Ten Most Increased CBGs


Similar to the time series analyses above, the highest increase for the CBGs was aggregated and then plotted. Gas America Service CBG are stood out, therefor efforts should be directed towards controlling spreadrate there.

In [284]:
fig, ax = plt.subplots(figsize=(20,9))
ax.set_title('Temporal Development for the 10 most Increased CBGs')
for j in top_cbg_1:
    mod_plot_gra_1(mod_new_data_1(j))
plt.savefig('temporal_cbg_10.png')

Concluding Remarks

Based on the results of the analysis, it is apparent that some locations are responding well to precventive measures while some others are recording an upsurge in the number of cases. A notable instance is Purdue University Main Campus in the first plot, the weekly cases recorded at the beginning of fall 2020 peaked at about 8000 which reduced to about 3000 cases per week and can be attributed to the adherence to the Protect Purdue pledge. The curve for Purdue University also correspondinly reduced. These are classic illustrations that simple measure such as masking up, washing hands, social distancing can indeed help flatten the curve. The second charts illutrated that supermarkets are some of the places that recorded the highest increase in the number of cases; this needs to be monitored.
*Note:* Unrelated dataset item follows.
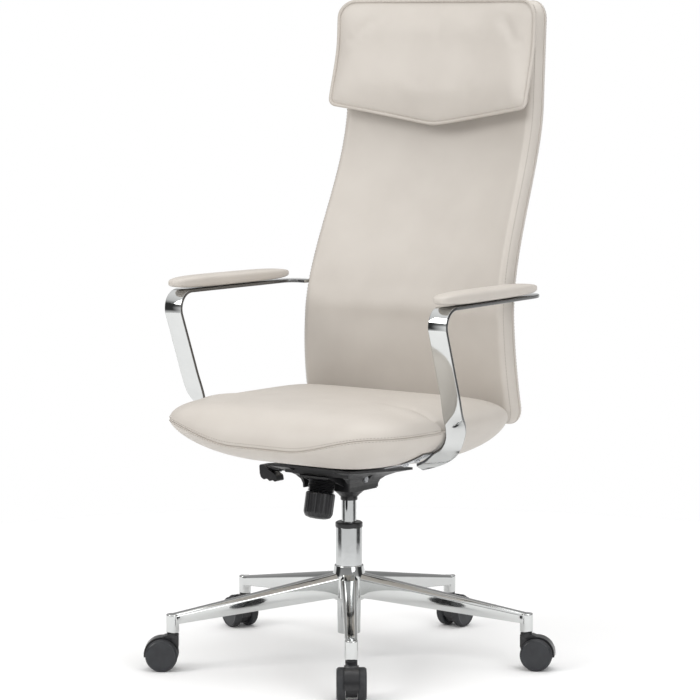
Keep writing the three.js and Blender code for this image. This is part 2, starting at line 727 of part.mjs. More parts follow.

CBGs around Mike Raisor and Bob Automative group are some of the most crowded areas where policy change efforts should be focused.

In conclusion, visual cues can be obtained from the charts and maps to guage the performance of the previously used policies andplan further. The Purdue case however affirmaively shows that the simple measures are indeed effective in curbing the spread of the virus.